David had always been such a healthy man, Bravo said. A farmworker in the almond orchards who was born in Mexico, he almost never took a day off. He was stoic, someone who would take a Tylenol for just about everything and didn't go to the doctor often. That he, of all people, would get so ill — it was a shock.
Early the morning of Aug. 6, a nurse called Bravo and said David's doctors had gone into a meeting and were going to call soon. Gather the family, the nurse said.
That afternoon, as they sat on the front lawn, a doctor who had come from New York told them she had seen numerous cases like David's. None lived.
"As a medical doctor, I can say there is no hope for your dad," Bravo recalled her saying. "He will not survive. As a person, I can tell you only a miracle will save your dad."
A few hours later, they did a Zoom call with David, who was barely conscious. They said goodbye.
"The next day, when we woke up, the house was so quiet," Bravo said. "I have kids. I expected them to be playing around. No. It was empty without my dad. My sister started crying. I started crying. I said, 'My dad is going to make it.'"
They went to church and prayed. They were standing outside when the doctor called, shocked: David had stopped bleeding overnight. His fever was gone. He was breathing more on his own.
After 48 days in the ICU — half of them on a ventilator — David was taken to a long-term acute care hospital in Sonoma County, where he spent about a month gaining his strength. His family couldn't visit his room but would drive more than three hours to spend a few minutes outside his window, waving.
When she first saw him, Bravo did not recognize her father. He had lost half his body weight.
"He is a miracle," said Alisa Nelson, a registered nurse at the Sonoma County hospital. He was one of her first COVID patients. "To see him progress from coming in on a vent, to literally walking out of the hospital — we don't see that."

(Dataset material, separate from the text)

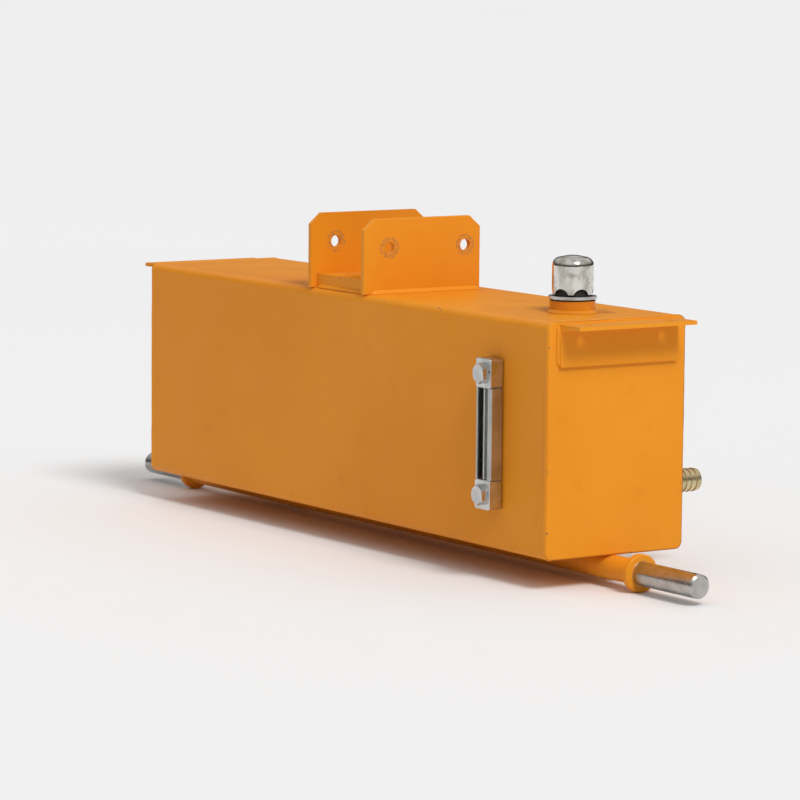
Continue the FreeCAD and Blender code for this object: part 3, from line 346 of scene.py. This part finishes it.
def filler_plate():
    """Plated steel with a near-black ring of painted shade where the cap's skirt shelters it."""
    look = Look("filler_flange_plate")
    ragged = look.math("MULTIPLY", look.math("SUBTRACT", look.noise(260, 4), 0.5), 0.0022)
    reach = look.math("ADD", radius_from(look, "XY", FILLER.xy), ragged)
    # A near-black ring of painted shade under the cap's skirt, also made rough and not metallic
    skirt_shade = soft_ring(look, reach, SKIRT_SHADE_INSIDE, SKIRT_SHADE_OUTSIDE)
    patches = look.span(look.noise(55, 5, shift=(4, 1, 7)), 0.32, 0.70)
    color = look.blend(skirt_shade, look.blend(patches, PLATE_DULL, PLATE_BRIGHT), SKIRT_SHADE_BLACK)
    roughness = look.span(look.math("ADD", skirt_shade, look.noise(85, 4)), 0.3, 1.4, 0.22, 0.75)
    bare = look.math("SUBTRACT", 1.0, skirt_shade)
    return look.finish(color, roughness, bare, look.bump(look.noise(700, 2), 0.00001))


def rubber():
    look = Look("rubber", Specular_IOR_Level=0.35)
    color = look.blend(look.noise(160, 4), RUBBER_DARK, RUBBER_LIGHT)
    roughness = look.span(look.noise(90, 3), 0.3, 0.7, 0.55, 0.75)
    return look.finish(color, roughness, 0.0, look.bump(look.noise(600, 3), 0.00006))


def foam():
    look = Look("filter_foam", Specular_IOR_Level=0.2)
    cells = look.noise(900, 2)
    color = look.blend(look.span(cells, 0.35, 0.65), FOAM_DARK, FOAM_LIGHT)
    return look.finish(color, 0.9, 0.0, look.bump(cells, 0.0004))


def copper():
    look = Look("copper", Metallic=1.0)
    tarnish = look.span(look.noise(140, 5), 0.4, 0.7)
    color = look.blend(tarnish, COPPER_CLEAN, COPPER_TARNISHED)
    roughness = look.span(tarnish, 0, 1, 0.28, 0.5)
    return look.finish(color, roughness, None, look.bump(look.noise(500, 3), 0.00003))


def sight_glass():
    """Clear plastic with faint moulding streaks."""
    look = Look("sight_glass", Transmission_Weight=1.0, IOR=1.49, Coat_Weight=0.5, Coat_Roughness=0.04)
    haze = look.span(look.noise(40, 3, stretch=(1, 1, 0.1)), 0.3, 0.7)
    color = look.blend(haze, GLASS_HAZY, GLASS_CLEAR)
    roughness = look.span(haze, 0, 1, 0.03, 0.10)
    return look.finish(color, roughness, 0.0, look.bump(look.noise(200, 2), 0.00004))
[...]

David said that when he woke up from his coma, he did not know if his youngest daughter had survived. When the nurses told him it was September, he was stunned.

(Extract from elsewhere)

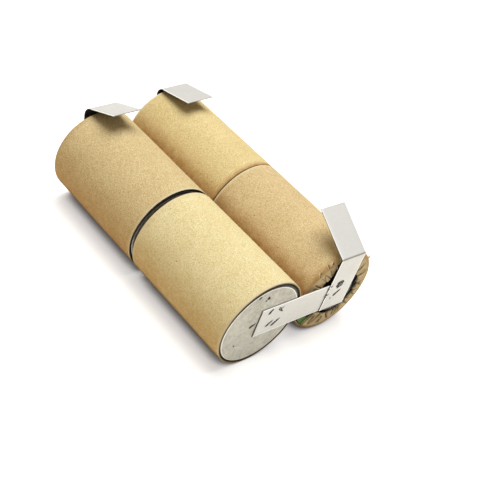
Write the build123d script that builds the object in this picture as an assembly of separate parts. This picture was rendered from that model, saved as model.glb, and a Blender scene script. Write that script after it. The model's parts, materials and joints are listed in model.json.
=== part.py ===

"I've been asleep this whole time?" he asked.
At one point, Vanessa made a desperate promise to God: If her father came home, she would shave her long, thick brown hair, which her father adored.
David came home Sept. 25. On Vanessa's birthday, Sept. 30, David shaved her head. He wept.

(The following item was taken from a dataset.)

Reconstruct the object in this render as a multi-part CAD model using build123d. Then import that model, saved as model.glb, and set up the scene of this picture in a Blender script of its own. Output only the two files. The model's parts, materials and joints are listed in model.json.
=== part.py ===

More than four months later, David still uses a portable oxygen tank. After weeks on a ventilator, his voice is now a higher pitch, and his laugh is different.
The family has placed chairs all over their property. To rebuild the muscle that withered away, David walks, then rests. Walks, then rests.
Bravo wants to start a foundation, something to get warm food to other local families stricken with COVID. When they were sick, people left meals at the end of their driveway — a perk of living in a small town where word gets around fast.
On her iPhone, she keeps a list of more than four dozen nurses and secretaries who took care of her family. Every day, she prays for each of them by name.
Remembering the vinca that fell at her feet, she says for them the prayer of St. Therese of Lisieux, who died at age 24 from tuberculosis and is called the Little Flower.
O Little Therese of the Child Jesus, please pick for me a rose from the heavenly gardens and send it ... as a message of love.
Ashley is finishing her senior year virtually, even though her school has resumed in-person classes.
She doesn't leave home much because she doesn't want to get sick again. She has withdrawn from social media to focus on herself.
She is haunted by the memory of waking up to find her hands restrained so she wouldn't pull the tube out of her throat. She can still hear the heart monitor beside her bed, its beeps speeding up as she started to panic.
"There are times where I have flashbacks where I'm still in the hospital," she said. "Sometimes, I'm just staring. Spacing out. I see it. I'm there. Back in the bed again."
Times staff writer Sean Greene contributed to this report.